Google Refine

Posted on September 15, 2011 11:39 AM by Malecki

Tools worth knowing about:

Google Refine is a power tool for working with messy data, cleaning it up, transforming it from one format into another, extending it with web services, and linking it to databases like Freebase.

A recent discussion on the Polmeth list about the ANES Cumulative File is a setting where I think Refine might help (admittedly 49760×951 is bigger than I’d really like to deal with in the browser with js… but on a subset yes). [I might write this example up later.]

Go watch the screencast videos for Refine. Data-entry problems are rampant in stuff we all use — leading or trailing spaces; mixed decimal-indicators; different units or transformations used in the same column; mixed lettercase leading to false duplicates; that’s only the beginning.

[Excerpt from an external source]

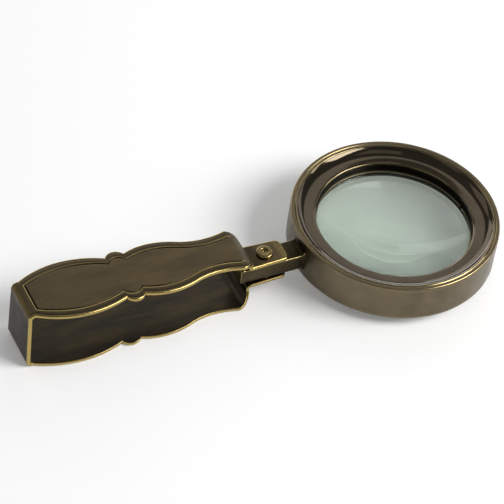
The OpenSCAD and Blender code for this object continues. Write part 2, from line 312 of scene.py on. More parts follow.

Refine certainly would help find duplicates, and it counts things for you too. Just counting rows is too much for researchers sometimes (see yesterday’s post)!

Refine 2.0 adds some data-collection tools for scraping and parsing web data. I have not had a chance to play with any of this kind of advanced scripting with it yet. I also have not had occasion to use Freebase which seems sort of similar (in that it is mostly open data with web APIs) to infochimps (for more on this, see the infochimps R package by Drew Conway).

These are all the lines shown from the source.